ICPC boss, Professor Bolaji Owasanoye, said the commission was working assiduously to flush out fake appointments and screen candidates for appointment to the position of permanent secretaries among other initiatives.

He said findings from the investigation revealed that many prospective appointees are implicated in financial impropriety, corrupt practice, failure of code of conduct standards and substance abuse.

He applauded the commitment of the Head of Service to clean up the stable by effective pre-appointment screening, noting that the ICPC would continue to play its part.

Owasanoye said the commission was particularly delighted that the awardee is from the Nigeria Police, an institution he said, had often been much derided, maligned and underappreciated.

He said the ICPC has constituted a special team for investigation and prosecution of sexual harassment in secondary and tertiary institutions in response to the recent epidemic of sexual harassment in the education sector.

He said: ” ICPC has escalated its prevention mandate in the face of costly, time consuming and unpredictable outcomes of investigation and prosecution. In this regard, we are strengthening the Anti-corruption and Transparency Monitoring Unit (ACTU) in MDAs. For the education sector, we collaborated with other institutions including Nigerian Universities Commission and
National Board for Technical Education (NBTE) and much more recently with JAMB our co-host for this event.

“With JAMB and Department of State Service, we conducted last year a series of undercover operations across the country on corruption in the university admissions processes leading to the busting of syndicates and arrest of its leaders responsible for compromising Interim Joint Matriculation Board (IJMB) and Joint Universities Preliminary Examinations Board (JUPEB).

“As is now widely publicised ICPC has intensified its scrutiny of personnel and capital cost of MDAs leading to the proactive restraining of surpluses or duplications in the budget. Just last week the Commission in collaboration with the Budget Office and stakeholders met with some MDAs on the recurring surpluses in their payroll to determine proactive measures to improve the budget process.

“This is towards separating outright fraud from administrative lapses. We also actively review the budget to prevent abuse by senior civil servants and PEPs who sometimes personalise budgetary allocation for direct benefit. In one case a PEP successfully increased the budget of an agency in order for the agency to buy a property from him. In another case the PEP inserted soft projects worth over N7b for a catchment population of about One million people in the name of empowerment.
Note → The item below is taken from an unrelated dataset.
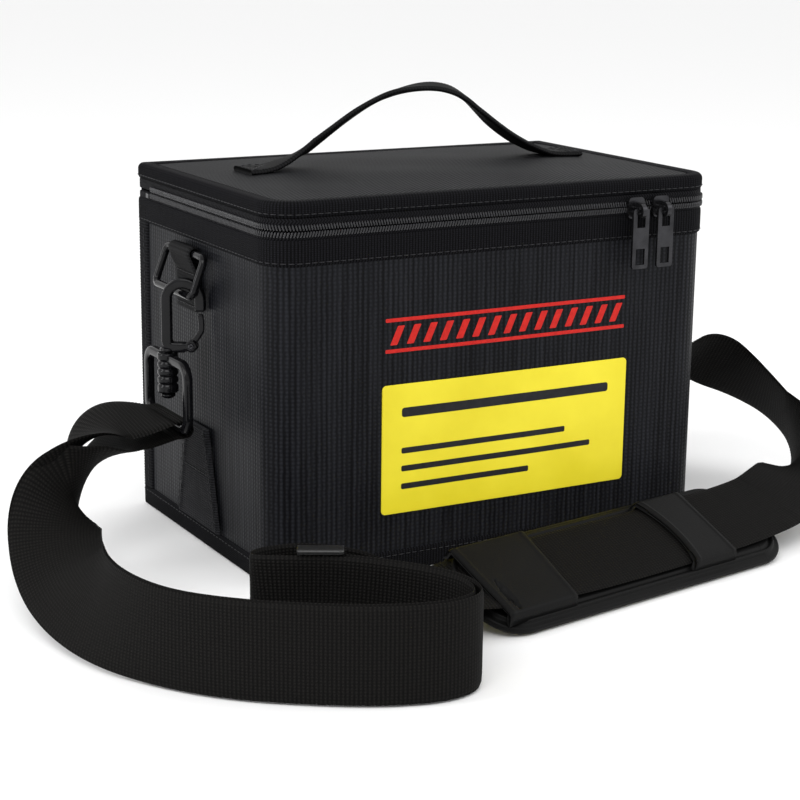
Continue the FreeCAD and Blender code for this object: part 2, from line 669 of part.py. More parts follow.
# ---- zip sliders ---------------------------------------------------------------------------
def slider(x):
    """A slider's front plate, the post between the coils, and the bail that holds its pull."""
    front = -HALF_D - 0.6 - COIL_PROUD - CLEAR
    plate = box((x - 4.2, front - 1.6, ZIP_Z - 5), (x + 4.2, front, ZIP_Z + 4.4))
    uprights = [edge for edge in plate.Edges if abs(edge.tangentAt(edge.FirstParameter).y) > 0.9]
    plate = plate.makeFillet(1.8, uprights)
    post = box((x - 1.6, front - 0.5, ZIP_Z - 0.35), (x + 1.6, -HALF_D - 0.2, ZIP_Z + 0.35))
    outer = Part.makeCylinder(3.4, 2.2, V(x - 1.1, PULL_AXIS_Y, PULL_AXIS_Z), V(1, 0, 0))
    arm = box((x - 1.1, PULL_AXIS_Y, PULL_AXIS_Z - 3.4), (x + 1.1, front - 1, PULL_AXIS_Z + 3.4))
    bore = Part.makeCylinder(1.6, 4, V(x - 2, PULL_AXIS_Y, PULL_AXIS_Z), V(1, 0, 0))
    slot = box((x - 2, PULL_AXIS_Y, PULL_AXIS_Z - 1.6), (x + 2, front - 1.8, PULL_AXIS_Z + 1.6))
    bail = outer.fuse(arm).cut(bore).cut(slot)
    return plate.fuse([post, bail]).removeSplitter()


def pull(x):
    """A flat pull with a window for the bail at its top and a grip window at its bottom."""
    top = PULL_AXIS_Z + 1.0
    plate = box((x - PULL_W / 2, PULL_AXIS_Y - PULL_T / 2, top - PULL_L),
                (x + PULL_W / 2, PULL_AXIS_Y + PULL_T / 2, top))
    uprights = [edge for edge in plate.Edges if abs(edge.tangentAt(edge.FirstParameter).y) > 0.9]
    plate = plate.makeFillet(1.2, uprights)
    window = box((x - 2.2, -90, top - 8.5), (x + 2.2, -70, PULL_AXIS_Z - 0.8))
    grip = box((x - 2.4, -90, top - PULL_L + 1.8), (x + 2.4, -70, top - PULL_L + 9))
    bar = Part.makeCylinder(0.8, PULL_W - 2, V(x - PULL_W / 2 + 1, PULL_AXIS_Y, PULL_AXIS_Z), V(1, 0, 0))
    plate = plate.cut(window).cut(grip)
    trim = box((x - 2.2, -90, PULL_AXIS_Z + 0.6), (x + 2.2, -70, top + 1))
    return plate.cut(trim).fuse(bar).removeSplitter()


# ---- build ---------------------------------------------------------------------------------
body_panels()
foam_boards()
inner_liner()
body_tapes()
zip_half(TAPE_Z, LOWER_ZIP_TOP, LOWER_ZIP_TOP - COIL_H, ("lower_zip_tape", "lower_zip_coil"))
zip_half(UPPER_ZIP_BOTTOM, LID_RIM_Z, UPPER_ZIP_BOTTOM, ("upper_zip_tape", "upper_zip_coil"))
zip_end_stops()
front_prints()
port_flap()

side_pieces = {
    "d_ring": side_ring(),
    "ring_tab": ring_tab(),
    "hook_frame": hook_body(),
    "hook_gate": hook_gate(),
    "gate_pin": gate_pin(PIN_R),
    "swivel_eye": swivel_eye(),
}
for piece, shape in side_pieces.items():
    write(shape, "left_" + piece)
    write(mirrored(shape), "right_" + piece)

shoulder_strap()
write(adjuster(), "strap_adjuster")
shoulder_pad()

lid()
write(handle_anchor(-1), "left_handle_anchor")
write(handle_anchor(1), "right_handle_anchor")
write(carry_handle(), "carry_handle")

for side, x in SLIDER_XS.items():
    write(slider(x), side + "_slider")
    write(pull(x), side + "_pull")
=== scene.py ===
import json
import math

import bpy
import numpy as np
from mathutils import Matrix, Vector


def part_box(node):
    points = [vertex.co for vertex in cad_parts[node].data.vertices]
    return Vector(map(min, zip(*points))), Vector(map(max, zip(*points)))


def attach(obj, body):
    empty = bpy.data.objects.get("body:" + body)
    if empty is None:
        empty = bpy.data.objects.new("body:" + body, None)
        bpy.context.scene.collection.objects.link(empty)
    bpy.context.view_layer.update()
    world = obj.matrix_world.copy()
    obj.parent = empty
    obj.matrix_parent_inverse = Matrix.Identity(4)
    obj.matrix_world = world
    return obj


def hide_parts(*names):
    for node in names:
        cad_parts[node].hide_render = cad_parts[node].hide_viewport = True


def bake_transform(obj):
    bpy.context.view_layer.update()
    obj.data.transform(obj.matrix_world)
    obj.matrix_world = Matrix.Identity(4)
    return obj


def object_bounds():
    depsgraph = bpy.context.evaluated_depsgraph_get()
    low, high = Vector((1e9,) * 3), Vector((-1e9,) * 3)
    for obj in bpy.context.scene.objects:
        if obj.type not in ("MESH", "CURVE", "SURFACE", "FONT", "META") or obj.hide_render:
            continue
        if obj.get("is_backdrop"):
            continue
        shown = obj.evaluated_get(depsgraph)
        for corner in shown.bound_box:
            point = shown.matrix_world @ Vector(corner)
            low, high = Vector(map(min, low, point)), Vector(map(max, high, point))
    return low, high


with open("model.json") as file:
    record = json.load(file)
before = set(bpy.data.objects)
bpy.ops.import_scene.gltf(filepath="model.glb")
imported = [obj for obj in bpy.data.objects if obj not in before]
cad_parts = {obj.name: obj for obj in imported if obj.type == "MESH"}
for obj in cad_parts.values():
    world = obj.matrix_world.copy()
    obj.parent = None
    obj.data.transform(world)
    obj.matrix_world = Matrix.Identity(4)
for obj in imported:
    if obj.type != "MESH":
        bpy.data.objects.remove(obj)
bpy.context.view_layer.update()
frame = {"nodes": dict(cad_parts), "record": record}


# ---- Wall cloth ------------------------------------------------------------------------------
# The bag's front and sides are one wrap of coated glass-fibre cloth, and the back and the base
# are two more panels of it. They are sewn inside out over foam boards and then turned.
base_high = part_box("base_panel")[1]
wall_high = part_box("wall_wrap")[1]
HALF_W = base_high.x
HALF_D = base_high.y
FRONT_R = 0.014
BACK_R = 0.0025
TIGHT_R = 0.0006
WALL_TOP = wall_high.z
CLOTH = 0.0012

RUNS = np.array([
    HALF_W - FRONT_R,
    FRONT_R * math.pi / 2,
    2 * HALF_D - FRONT_R - BACK_R,
    BACK_R * math.pi / 2,
    HALF_W - BACK_R,
])
KNOTS = np.concatenate([[0.0], np.cumsum(RUNS)])
HALF_GIRTH = KNOTS[-1]
GIRTH = 2 * HALF_GIRTH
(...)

Both cases are under investigation.

In his keynote address, former Chairman of the Independent National Electoral Commission, INEC, Professor Attahiru Jega, regretted that Nigeria is perceived as one of the most corrupt countries in the world.

According to him, the effects of corruption in the education sector undermine the national capacity to develop requisite national social capital for socio-economic development, adding that no nation develops without adequate and appropriate investment in education.

He lamented that the Nigerian education sector has suffered neglect, is chronically underfunded and is engulfed in crisis, compounded by the impact of corruption both from within the education sector itself and from the wider public sector.

The professor of political science noted that there is increasing evidence of how corrupt practices rooted in the wider public sector effect and compels corrupt practices in the tertiary education sector, especially universities, which he said statutorily enjoy some relative autonomy.

He said: “There are examples of how reform policies, formulated with good intentions are often circumscribed by endemic corruption in the public sector, and in their application in the education sector, create their own dynamics of corrupt practices. This can be illustrated with examples of how three reform policies by the federal government compel many Vice Chancellors of federal universities to become somewhat ‘compulsorily’, even if in some cases reluctantly, involved in or with endemic corrupt practices in the wider public sector.

“The first reform policy of measure is the Procurement Act 2007, which requires that contracts of certain threshold should seek approval either at the Ministerial Tenders Board (MTB) or at the Bureau for Public Procurement (BPP). The second is the requirement by Members of the National Assembly that every Vice-Chancellor must appear before them to defend their budgetary proposals before funds would be appropriated to their universities. The third, which is relatively more recent, is the requirement by the federal government that no university should recruit any staff, even to fill existing vacancies, without at least three layers of approvals by the federal bureaucracy, at the NUC, at the Office of the Head of the Civil Service of the Federation, and at the Office of the Accountant General of the Federation”

Jega noted that all these three policies in spite of the good intentions, which may have underlined them, not only undermined the relative autonomy of the universities but have also introduced extraneous relations and influences laden with corrupt practices.

Minister of Education, Malam Adamu Adamu commended the leadership of JAMB for “achieving what no other agencies have achieved in the recent past”

He noted Nigeria must fight corruption to be liberated, adding that differences can be made in all sectors no matter how bad it is perceived.

“Nigeria has a bad reputation of being a corrupt society. Nobody will change that except us. At a moment you see people condemning corruption and the next moment, they engage in it. We have to sincerely fight it otherwise this nation is doomed”, Adamu stated.

Meanwhile, beaming with smiles while fielding questions from Newsmen after the investiture, Amah said “I’m quite happy. Is indeed difficult to put this feeling into words. But I’m very excited.”

On what went through his mind when he rejected the huge amount of money, especially as a member of staff of a service that has been maligned over the years, he said

“Well, we have to protect the interest of the force, and the interests of the country at large. In all honesty, I take no personal credit. I believe there are very eminently qualified Nigerians out there that are doing great things for our country. To emerge from this stratum of Nigerians is indeed a great pleasure.

He dedicated the award to the Inspector General of Police, the ICPC and the President.